Sonic Reducer

Watching Lord Sugar on The Apprentice telling the assembled cast of mental age fourteen year old wannabe capitalist movers and shakers sat in front of him that he is an electronics expert and knows all there is to know about consumer based gadgetry got me recalling my first ever proper "hi-fi", and I use the term as loosely as the resulting debilitating effects of the previous night's fiery curry!

This behemoth, bought on hire purchase some time in 1977 or 1978 for the princely sum of £130, plus interest, spread over three years (!), was purchased from a furniture shop (no, really) and bore the name Amstrad. Now, Sugar's company is rightly credited with popularising the home personal computer and I've no doubt with other innovations, although none spring to mind. However, their so-called hi-fi systems were another kettle of fish entirely.
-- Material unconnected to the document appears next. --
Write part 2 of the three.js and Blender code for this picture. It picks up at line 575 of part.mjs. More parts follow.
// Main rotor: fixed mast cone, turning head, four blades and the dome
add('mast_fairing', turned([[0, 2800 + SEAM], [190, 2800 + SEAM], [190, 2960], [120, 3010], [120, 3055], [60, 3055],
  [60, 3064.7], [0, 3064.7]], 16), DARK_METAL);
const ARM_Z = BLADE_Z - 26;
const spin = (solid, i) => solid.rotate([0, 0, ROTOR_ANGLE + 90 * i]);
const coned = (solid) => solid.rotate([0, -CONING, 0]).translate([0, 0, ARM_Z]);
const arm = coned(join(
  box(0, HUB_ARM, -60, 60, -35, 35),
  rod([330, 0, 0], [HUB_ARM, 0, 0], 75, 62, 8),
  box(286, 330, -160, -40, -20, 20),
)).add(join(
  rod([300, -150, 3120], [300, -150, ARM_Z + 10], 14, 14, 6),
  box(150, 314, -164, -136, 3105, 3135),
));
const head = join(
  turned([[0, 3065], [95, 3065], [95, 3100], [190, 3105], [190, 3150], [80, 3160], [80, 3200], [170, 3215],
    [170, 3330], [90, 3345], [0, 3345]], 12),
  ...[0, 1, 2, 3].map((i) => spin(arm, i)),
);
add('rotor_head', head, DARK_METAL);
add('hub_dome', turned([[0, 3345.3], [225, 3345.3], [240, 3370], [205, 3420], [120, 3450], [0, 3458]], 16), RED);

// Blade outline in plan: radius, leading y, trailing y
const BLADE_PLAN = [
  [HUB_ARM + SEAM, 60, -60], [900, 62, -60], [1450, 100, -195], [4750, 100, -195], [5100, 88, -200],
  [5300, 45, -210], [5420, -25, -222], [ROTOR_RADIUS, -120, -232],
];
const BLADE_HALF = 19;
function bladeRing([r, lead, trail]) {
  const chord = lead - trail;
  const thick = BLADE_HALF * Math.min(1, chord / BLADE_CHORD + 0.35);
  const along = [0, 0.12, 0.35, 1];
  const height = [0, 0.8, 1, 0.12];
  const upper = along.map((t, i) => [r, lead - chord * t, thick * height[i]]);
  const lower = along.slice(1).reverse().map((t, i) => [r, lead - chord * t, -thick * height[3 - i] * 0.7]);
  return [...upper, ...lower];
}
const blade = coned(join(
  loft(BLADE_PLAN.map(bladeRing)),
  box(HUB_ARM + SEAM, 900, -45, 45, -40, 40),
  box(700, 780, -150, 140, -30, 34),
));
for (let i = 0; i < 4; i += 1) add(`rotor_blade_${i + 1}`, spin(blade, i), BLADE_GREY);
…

The one I bought was at the lower end of their already budget range and consisted of....

A turntable from space!..


LPs 32 & 7/12 rpm, singles 44 & 5/8 rpm....sometimes...with the wind behind it.
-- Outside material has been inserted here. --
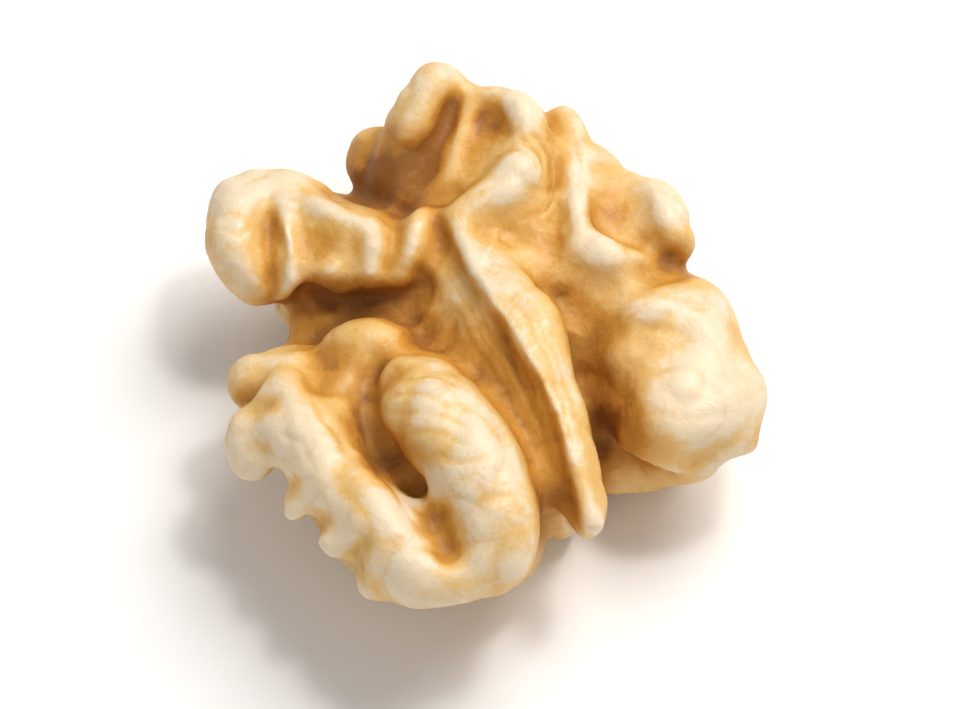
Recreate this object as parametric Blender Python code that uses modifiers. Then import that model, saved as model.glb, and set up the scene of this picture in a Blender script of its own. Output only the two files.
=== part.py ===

This little beauty while looking fab, was powered via what appeared to be an elastic band looped round the base of the three-pronged platter and then over the motor spindle. In the picture you can see the band but the spindle is hidden from view. Sounds fine in theory, but due to the poor quality of the band (or worse, it could have been the motor) the speed of rotation that resulted was, shall we say, variable. Occasionally hitting the right speed but usually running slightly slow, this had a weird effect on the sound produced, as you may imagine!

By the way, although this is not a pic of my old record deck, long since binned, I too added a Dust Bug, the object at the back of the pic whose job it was to rest on the LP and remove dust while the record played. This probably did not help with the speed fluctuations!

And now, introducing...a really ugly amplifier!..

Note the tasteful Fablon finish..
I could not find a pic of my amplifier exactly as I remember it, but this is very close. Instead of the toggle switches mine had clunky sliding switches that made loud thumps when changed from the up to down positions, as the toggles shown probably did too. The aural assault produced from this Neolithic construct could be manipulated from woolly all the way down to muddy, although that may have been exacerbated by the quality of the speakers provided. Coupled with almost enough wattage power to make a mouse wonder what that faint rumbling might be, you'll note the volume sliders set at max in the pic as this was the only level anything approaching a decent noise could be produced. This pic comes from a recent online auction, and it would not surprise me if the volume sliders are stuck in that position given the antiquity of the goods.

I was soon disappointed with this box of tricks, and wired the turntable through my old valve radio instead. It may have been mono, but the sound produced was much clearer and more importantly at a parent (and sister) annoying level.

I suppose beggars could not be choosers, but I wished at the time I had done more research before taking my first journey into the wonderful and frightening world of hi-fi. If any of you have similar tales of woe, or indeed triumph, I'd be honoured to read them.